7) Zoloft Factor — It can’t be depressing.

8)  Do Over Factor (DOF) — I don’t have to go back and reread pages, paragraphs or sentences multiple times because I can’t remember what the hell I just read.

9) Potty potential — If the chapters are short enough for me to read while I’m going to the bathroom, that’s a major bonus, because sometimes that’s the only time I have alone to read.

10)Neat Package Factor —  If the ending sucks, that’s not good. I’m a sucker for a happy ending. Or at least an ending where everything is resolved and wrapped up with a bow and I’m not left wondering why I spent all that time trying to get to the end of the book when I still have no idea how the hell the story finishes.

Now onto the book:  Behind Closed Doors by B. A. Paris.

In a nutshell, this book is about a a couple who appears to have the perfect marriage. It’s like peoples’ Facebook and Instagram posts.
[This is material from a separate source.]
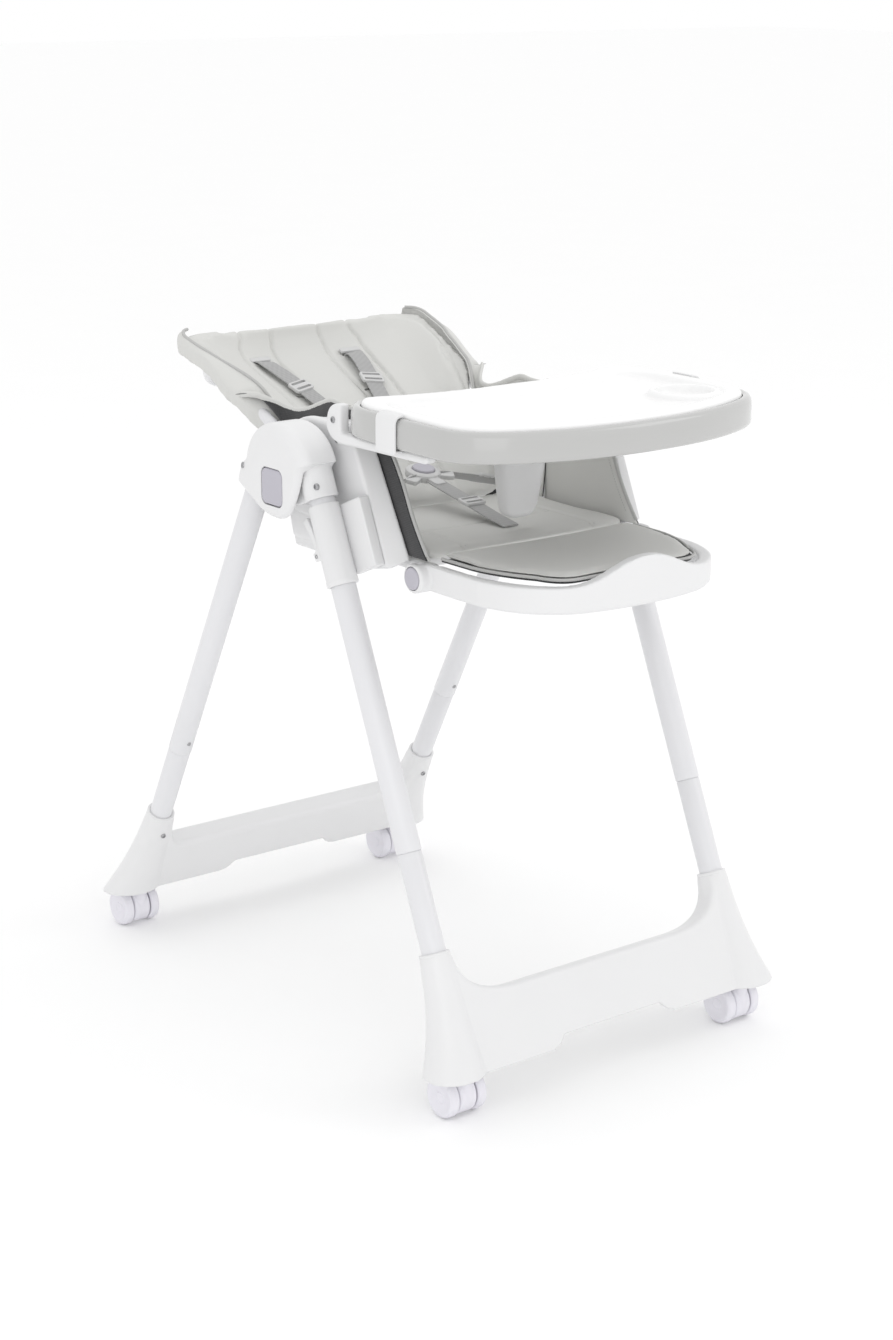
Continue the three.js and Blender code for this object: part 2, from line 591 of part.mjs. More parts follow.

But we all know those aren’t a true depiction of reality.

If you like a twisted story, or if you want to be reassured that your marriage isn’t as fucked up as it could be, then this is for you. (I told you this wasn’t a professional review).

Now for the scores:

1) DD (10 = easy read, 1 = whoah, I have to think way too hard to follow this shit): 10 

2) Narcolepsy Factor (10 = I can’t believe I’m still awake, 1 = I’ve been on the first page for four weeks now): 15

3) FWOFF (10 = I haven’t checked on the kids in 90 minutes and I cannot put this book down, 1 = I think I’ll go check Facebook because this book kind of blows): 20

4) Vacuum Factor (10 = I’m sucked in before the end of the first page, 1 = why the fuck am I reading this?): 10

5) Post Traumatic Book Disorder (10 = What will I do without the main character in my life?, 1 = Wait, who was the main character again?): 10

6) Goldilocks Factor ( 10 = just the right amount of naughtiness, 5 = no naughtiness at all, 1 = I should have just watched a porno): 1

7) Zoloft Factor (10 = it’s all good — no drugs necessary, 1 = I think I need a stronger antidepressant): 8

8) DOF (10 = no do overs necessary, 1 = I think I’ve read that sentence seventeen times): 10

9) Potty Potential (10 = I can finish a whole chapter by the time I have to flush, 1 = does this book even have chapters?) 6

10) Neat Package Factor (10 = All situations resolved, 1 = WTF?) 10

Final Score: 100/100

I loved this book. LOVED it.

If   Sleeping With the Enemy and Silence of The Lambs had a baby book, it would be this one.

There was just the right mix of fucked up crap in it, and when I was done reading it, I was left really missing it. (But if you like some serious sex scenes, you’ll be disappointed. Actually, if you like any sex scenes, you’ll be disappointed).

I wasn’t, though. I read it in a weekend. (It’s a great book to read if you are at the beach on vacation.)

Check this one out from the library asap!